Jesus ignores all that.  Jesus plows right through all that manure and cuts right to the chase.  “You must be born again!” 

Now here is one of the most radical,

off the wall,

out-side-the-box,

what did he just say,

he really didn’t mean that,

is he crazy or what,

kinds of statements in the entire Bible. 

Here’s what Jesus is saying,   

“If you really want to experience the life God intends, you are going to have to start over from scratch.” 

“If you want to see the Kingdom of God, you’ll have to be born of God.”  

Up to this point, Nicodemus’s faith had become a cosmetic matter.  He had painted his life with broad religious rituals and obedience to all the rules.  He had followed the formula.  He had said the right words.  He had confessed correct doctrine and had practiced right behavior.  And when he did all those things he did so with passion and zealotry.  He stood behind every action and meant every world.  Yet somehow something was missing.

Jesus is saying, “It’s not about you.  It’s not about what you’ve done or failed to do; it’s not about what you’ve said or failed to say.  It’s simply not about you at all.  It’s about God.  If you want to be a part of this God thing, you’ve got to start over from scratch.  You’ve got to be born of god.  It’s the only way!”

This is not the “new birth” teachings of my Baptist church growing up.  I remember when the guest evangelist would come to town.  He’d hold his finger in the air then point it in our direction and say: 

“You must be born again!”

Then he would tell folks what that means.  Being “born again” meant confessing A-B-C and doing 1-2-3!”  You have to affirm a particular religious formula and live with a certain lifestyle.  What the evangelist was doing was taking this most radical of biblical statements and domesticating it and making it a message about joining the religious establishment.

He probably didn’t think he was doing that, but that was the effect, nonetheless.

The problem is that Nicodemus IS the religious establishment.  He does not represent the irreligious masses that are living pagan lifestyles with no knowledge about doctrines, dogmas, and creeds.  Nicodemus represents those (of us) who place our confidence in our religion traditions, our good deeds, and faith – pretending that these things somehow place God is now in our debt.

This text is aimed to make religious folks feel uncomfortable.  Raphael Warnock writes: 

We are Nicodemus!
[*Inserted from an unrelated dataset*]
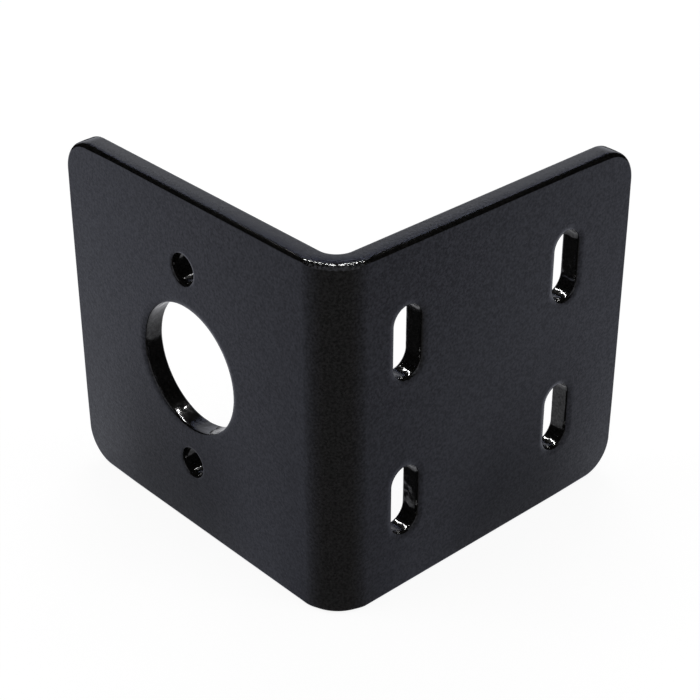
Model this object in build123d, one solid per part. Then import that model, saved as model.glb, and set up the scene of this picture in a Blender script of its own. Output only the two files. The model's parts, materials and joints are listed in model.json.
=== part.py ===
from build123d import *
import os

# Motor mounting bracket: one steel plate, blanked and punched flat, then bent once to a right
# angle. The motor leg has a pilot bore for the motor's front boss and a screw hole above and
# below it. The base leg has four slots that run along the bend, so the motor can be shifted
# before its base screws are tightened.
#
# Frame, in millimetres: the origin is on the motor's shaft axis, in the face that the motor
# seats on. +X follows the shaft into the angle, -Y points to the base leg's outer face, and Z
# runs along the bend, with Z = 0 halfway up the bracket.

# Plate
plate_thickness = 3.0
bracket_height = 50.0  # along the bend
motor_leg_length = 52.0  # over the outside of the bend
base_leg_length = 52.0  # over the outside of the bend
inner_bend_radius = 2.5
corner_radius = 5.0  # free corners of both legs

# Motor leg
shaft_height = 28.0  # shaft axis above the base leg's outer face
pilot_bore_diameter = 18.0
screw_hole_diameter = 4.2
screw_hole_spacing = 29.0

# Base leg
slot_width = 4.5
slot_length = 10.0  # end to end, along the bend
near_slot_distance = 12.0  # from the motor leg's outer face to the nearer pair of slots
slot_column_spacing = 28.0
slot_row_spacing = 23.0

# Edges: the punch rounds the outer skin's edges over, and only a fine break is left on the inner
outline_round = 0.6
hole_rim_round = 0.25
inner_edge_break = 0.15

# Worked out from the sizes above
outer_bend_radius = inner_bend_radius + plate_thickness
motor_skin_x = -plate_thickness
base_skin_y = -shaft_height
slot_pattern_x = motor_skin_x + near_slot_distance + slot_column_spacing / 2


def bent_plate():
    """The plain angle: the plate's bent section, extruded along the bend."""
    motor_leg_end = (motor_skin_x, base_skin_y + motor_leg_length)
    bend_corner = (motor_skin_x, base_skin_y)
    base_leg_end = (motor_skin_x + base_leg_length, base_skin_y)
    with BuildPart() as plate:
        with BuildSketch():
            with BuildLine():
                FilletPolyline(motor_leg_end, bend_corner, base_leg_end, radius=outer_bend_radius)
                offset(amount=plate_thickness, side=Side.LEFT)
            make_face()
        extrude(amount=bracket_height / 2, both=True)
        motor_corners = plate.edges().filter_by(Axis.X).group_by(Axis.Y)[-1]
        base_corners = plate.edges().filter_by(Axis.Y).group_by(Axis.X)[-1]
        fillet(motor_corners + base_corners, corner_radius)
    return plate.part


def motor_leg_punches():
    """The slugs punched out of the motor leg: the pilot bore and the two screw holes."""
    with BuildPart() as slugs:
        with BuildSketch(Plane.YZ):
            Circle(pilot_bore_diameter / 2)
            with GridLocations(0, screw_hole_spacing, 1, 2):
                Circle(screw_hole_diameter / 2)
        extrude(amount=-plate_thickness)
    return slugs.part


def base_leg_punches():
    """The slugs punched out of the base leg: two columns of two slots."""
    slot_plane = Plane(origin=(slot_pattern_x, base_skin_y, 0), x_dir=(1, 0, 0), z_dir=(0, -1, 0))
    with BuildPart() as slugs:
        with BuildSketch(slot_plane):
            with GridLocations(slot_column_spacing, slot_row_spacing, 2, 2):
                SlotOverall(slot_length, slot_width, rotation=90)
        extrude(amount=-plate_thickness)
    return slugs.part


def skin_faces(plate, motor_x, base_y, bend_radius):
    """The two flats and the bend between them that make one side of the bent plate."""
    faces = plate.faces()
    flats = [
        face
        for face in faces.filter_by(GeomType.PLANE)
        if face.is_coplanar(Plane.YZ.offset(motor_x)) or face.is_coplanar(Plane.XZ.offset(-base_y))
    ]
    bends = [
        face
        for face in faces.filter_by(GeomType.CYLINDER).filter_by(Axis.Z)
        if abs(face.radius - bend_radius) < 1e-4
    ]
    return flats + bends


def outline_edges(skin):
    """The edges all round a side of the plate, without the bend's tangent lines and the holes."""
    edges = [edge for face in skin for edge in face.outer_wire().edges()]
    return [edge for edge in edges if edges.count(edge) == 1]


def rim_edges(skin):
    """The edges of the holes in a side of the plate."""
    return [edge for face in skin for wire in face.inner_wires() for edge in wire.edges()]


def motor_bracket():
    """The finished bracket: bent plate, punched holes, and the edges of both its skins."""
    plate = bent_plate() - motor_leg_punches() - base_leg_punches()
    outer_skin = skin_faces(plate, motor_skin_x, base_skin_y, outer_bend_radius)
    plate = fillet(outline_edges(outer_skin), outline_round)
    outer_skin = skin_faces(plate, motor_skin_x, base_skin_y, outer_bend_radius)
    plate = fillet(rim_edges(outer_skin), hole_rim_round)
    inner_skin = skin_faces(plate, 0, base_skin_y + plate_thickness, inner_bend_radius)
    return chamfer(outline_edges(inner_skin) + rim_edges(inner_skin), inner_edge_break)


os.makedirs("parts", exist_ok=True)
export_step(motor_bracket(), "parts/bracket.step")
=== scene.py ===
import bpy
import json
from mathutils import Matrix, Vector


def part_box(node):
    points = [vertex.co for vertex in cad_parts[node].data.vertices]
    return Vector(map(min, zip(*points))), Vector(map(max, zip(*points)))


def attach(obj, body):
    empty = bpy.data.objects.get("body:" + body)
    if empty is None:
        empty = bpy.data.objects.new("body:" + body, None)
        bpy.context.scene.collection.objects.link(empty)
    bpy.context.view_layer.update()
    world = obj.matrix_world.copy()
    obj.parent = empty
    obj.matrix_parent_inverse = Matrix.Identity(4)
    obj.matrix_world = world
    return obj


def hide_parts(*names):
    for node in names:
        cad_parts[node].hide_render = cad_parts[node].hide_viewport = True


bl_info = {
    "name": "Motor Mounting Bracket",
    "version": (1, 0, 0),
    "blender": (4, 5, 0),
    "location": "View3D > Sidebar > Bracket",
    "description": "Builds a black coated motor mounting bracket and the table it stands on",
    "category": "Add Mesh",
}

import json
import math

import bpy
import numpy as np
from bpy.props import FloatProperty, FloatVectorProperty, PointerProperty
from mathutils import Matrix, Vector, noise
from mathutils.geometry import delaunay_2d_cdt

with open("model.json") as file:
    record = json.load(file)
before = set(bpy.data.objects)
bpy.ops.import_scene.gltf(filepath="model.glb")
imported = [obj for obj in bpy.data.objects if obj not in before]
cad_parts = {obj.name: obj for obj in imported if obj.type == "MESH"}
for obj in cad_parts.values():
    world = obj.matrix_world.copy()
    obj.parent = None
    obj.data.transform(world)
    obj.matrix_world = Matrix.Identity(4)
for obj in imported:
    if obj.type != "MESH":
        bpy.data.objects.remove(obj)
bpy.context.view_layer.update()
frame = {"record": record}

MM = 0.001
RECORD = frame["record"]
MOUNTS = {mount["name"]: mount for mount in RECORD["mounts"]}
NODE = "bracket"
LOWEST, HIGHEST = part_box(NODE)

# The plate, as the frame gives it. The seat for the motor is the plane x = 0, so the plate is as
# thick as the box reaches behind it.
PLATE = -LOWEST.x
MOTOR_LEG = HIGHEST.y - LOWEST.y
BASE_LEG = HIGHEST.x - LOWEST.x


# ---------------------------------------------------------------------------
# What a user can change
# ---------------------------------------------------------------------------


class BracketSizes(bpy.types.PropertyGroup):
    """Radii of the bend, the corners and the edges, and the dishes and walls of the holes"""

    bend_radius: FloatProperty(
        name="Bend radius", description="Outside radius of the bend", default=5.5 * MM, unit="LENGTH"
    )
    corner_radius: FloatProperty(
        name="Corner radius", description="Free corners of both legs", default=5 * MM, unit="LENGTH"
    )
    outline_roll: FloatProperty(
        name="Outline roll",
        description="How far the rolled edge of the outline reaches over the outer skin",
        default=0.46 * MM,
        unit="LENGTH",
    )
    outline_roll_depth: FloatProperty(
        name="Outline roll depth",
        description="How far the rolled edge of the outline reaches into the plate",
        default=0.55 * MM,
        unit="LENGTH",
    )
    crown_width: FloatProperty(
        name="Crown width",
        description="How far past the rolled edge the outline's wall is still rounded",
        default=1.3 * MM,
        unit="LENGTH",
    )
    crown_drop: FloatProperty(
        name="Crown drop",
        description="How far that rounding stands back",
        default=0.06 * MM,
        unit="LENGTH",
    )
    corner_growth: FloatProperty(
        name="Corner growth",
        description="How much wider the rolled edge gets round the free corners",
        default=0.35,
        subtype="FACTOR",
    )
    bend_growth: FloatProperty(
        name="Bend growth",
        description="How much wider the rolled edge gets round the bend, where the metal is stretched",
        default=0.5,
        subtype="FACTOR",
    )
    end_roll: FloatProperty(
        name="End roll",
        description="Share of the rolled edge that is left on the free ends of both legs",
        default=0.6,
        subtype="FACTOR",
    )
    dish_width: FloatProperty(
        name="Dish width",
        description="How far round the bore and the slots the punch has drawn the skin in",
        default=0.9 * MM,
        unit="LENGTH",
    )
    dish_depth: FloatProperty(
        name="Dish depth",
        description="How deep the skin is drawn in there",
        default=0.16 * MM,
        unit="LENGTH",
    )
    screw_dish: FloatProperty(
        name="Screw dish",
        description="How wide and deep the dish of a screw hole is beside that of the bore",
        default=0.4,
        subtype="FACTOR",
    )
    rim_roll: FloatProperty(
        name="Rim roll",
        description="How far the rounded rim between dish and wall reaches over the skin",
        default=0.13 * MM,
        unit="LENGTH",
    )
    rim_roll_depth: FloatProperty(
        name="Rim roll depth",
        description="How far the rounded rim reaches into the plate",
        default=0.65 * MM,
        unit="LENGTH",
    )
    shear_depth: FloatProperty(
        name="Shear depth",
        description="Where a punched wall turns from sheared to torn",
        default=0.95 * MM,
        unit="LENGTH",
    )
    inner_roll: FloatProperty(
        name="Inner roll",
        description="Round of the outline on the inner skin",
        default=0.28 * MM,
        unit="LENGTH",
    )
    inner_round: FloatProperty(
        name="Inner round",
        description="Round of the holes on the inner skin",
        default=0.28 * MM,
        unit="LENGTH",
    )
    wall_flare: FloatProperty(
        name="Wall flare",
        description="How much wider a punched hole is at the inner skin",
        default=0.03 * MM,
        unit="LENGTH",
    )
    tear_relief: FloatProperty(
        name="Tear relief",
        description="Unevenness of the torn part of a punched wall",
        default=0.026 * MM,
        unit="LENGTH",
    )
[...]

For Nicodemus is clearly the religious person with all of the right credentials. Nicodemus is the religious veteran who represents the institutional religion of the establishment. And it is Jesus the revolutionary, Jesus the radical, Jesus the religious heretic, who stands on the margins of our religious comfort zone and says to those who (think they) have it all figured out, “You must be born again!”

 We use the phrase born again – but  that not exactly right.  It’s more accurate to say that we must be born from above.  

This is not a lesson about turning over a new leaf,

redoubling our efforts,

 or rededicating ourselves to live right (whatever that means). 

 It’s not about reaffirming our traditions,

remembering what granny taught us as a child,

and then devoting ourselves to the doctrines,

dogmas,

creeds,

formulas,

rules,

rituals,

regulations,

and requirements of our established religion. 

It has nothing to do at all with human effort or human resolve.  None of these things have anything to do with being born of God.

Nicodemus didn’t get it.  I fear we don’t get it much of the time either.  We make it about all that religious stuff.  We make it about what we do rather than what God does – as if anything we do can save us or put God in our debt.